IAAF data says Mo Farah and Usain Bolt are clean, say reports
Several leaks earlier had appeared to call into question the integrity of both athletes in addition to several others, saying one-third of Olympic medals were won by 'doped' athletes.
A massive leak of blood data from the IAAF repository suggests the Jamaican sprinter and the British gold-medal-winning athlete are both clean. Each of them has been the subject of serious doping allegations in the recent past.
The Sunday Times reported that “a third of medals at the London 2012 Olympics were won by athletes with suspicious blood tests”
The Times reported, however, that Bolt and Farah had shown no indication of doping, and were “unknowingly competing against athletes who were suspected of cheating.”
Among other 'clean’ athletes is British Olympian Jessica Ennis-Hill, who gave a standout performance at the recently concluded Sainsbury’s Anniversary Games in London and will be participating in the IAAF World Championships in Beijing later this month.
She and coach Toni Minichello are still unsure of her participation in the 2016 Rio Olympics, although Ennis-Hill is herself keen to be part of the Games. She recently returned to sport after a hiatus following the birth of her son, and has so far looked on track to be ready well in time for the Olympics next year.

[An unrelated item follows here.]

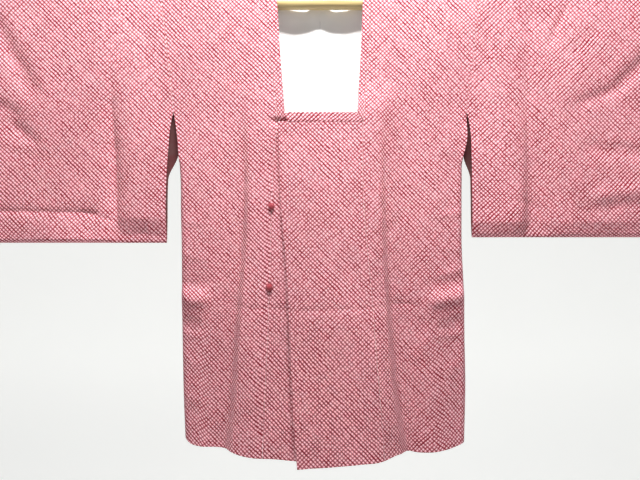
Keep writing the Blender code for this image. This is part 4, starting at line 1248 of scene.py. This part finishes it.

Farah is still under intense scrutiny, however. The athlete trains under American-Cuban coach Alberto Salazar, who last month was the subject of a BBC Panorama investigation, which alleged that Salazar had been doping his athletes, recommending them testosterone and thyroid medication they did not require in order to enhance their performances.
The investigation also suggested that Salazar had been doping American track-and-field star and Olympian Galen Rupp since the athlete was 16 and still a high school student. Farah and Rupp and Farah train together at the Nike Oregon Project, a project by the shoe manufacturer that includes several long-distance runners. Among these is Kara Goucher, one of the USA’s most iconic track names.
Goucher was part of the BBC’s investigation, as was her husband. Both of them support claims that Salazar was involved in doping his athletes, as does Salazar's own former second-in-command, Steve Magness.
As these allegations are recent, Athletics UK are still midway through an independent investigation into Farah's samples, although a spokesperson for Athletics UK said they believed completely in Farah’s innocence.
In immediate light of the allegations, Farah had withdrawn from several Diamond League games. The news exonerating him will come as a welcome relief.